Я знаю двух людей, способных много часов подряд поносить Того, кто, по их убеждению, не существует. Оба они, обладая незаурядным умом, держат в голове сотни философских трактатов. Оба когда-то были верующими – верили с тем же неистовством, с каким теперь не верят. Оба имеют репутацию завзятых спорщиков, непримиримых и резких в суждениях. Оба – люди одинокие, и в той жизненной позиции, которую они для себя избрали, мне видится нечто подвижническое. Эти двое – русский поэт Алексей Цветков и индийский врач Прашант Чандури. От первого я узнал в свое время об англо-американской аналитической философии, от второго – о философии индийской. Разница в том, что Цветков читает философию, созвучную его собственному миропониманию, а Прашант продолжает штудировать ведическую литературу, которую сам же провозгласил полной чушью.
В отрочестве Прашант, продолжатель рода брахманов из Махараштры, чуть ли не на коленях приползал на утреннюю молитву.

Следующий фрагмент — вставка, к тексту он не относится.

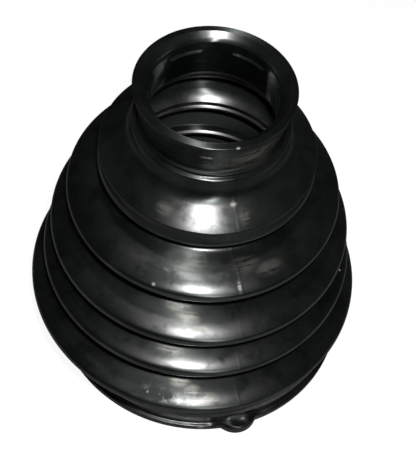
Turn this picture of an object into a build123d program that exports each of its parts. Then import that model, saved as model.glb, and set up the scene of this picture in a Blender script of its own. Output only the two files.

Родители, в целом приветствуя рвение сына, предостерегали от религиозного фанатизма. Да и сам Прашант, как ни был он набожен, не мечтал о судьбе аскета. По окончании университета он уехал в Америку, устроился на работу в крупной айтишной компании, дорос до руководящей должности, но, заработав достаточно денег, чтобы некоторое время не работать, уволился. Летал обратно в Индию, спрашивал у гуру, чем ему заняться дальше. Гуру указал на медицину.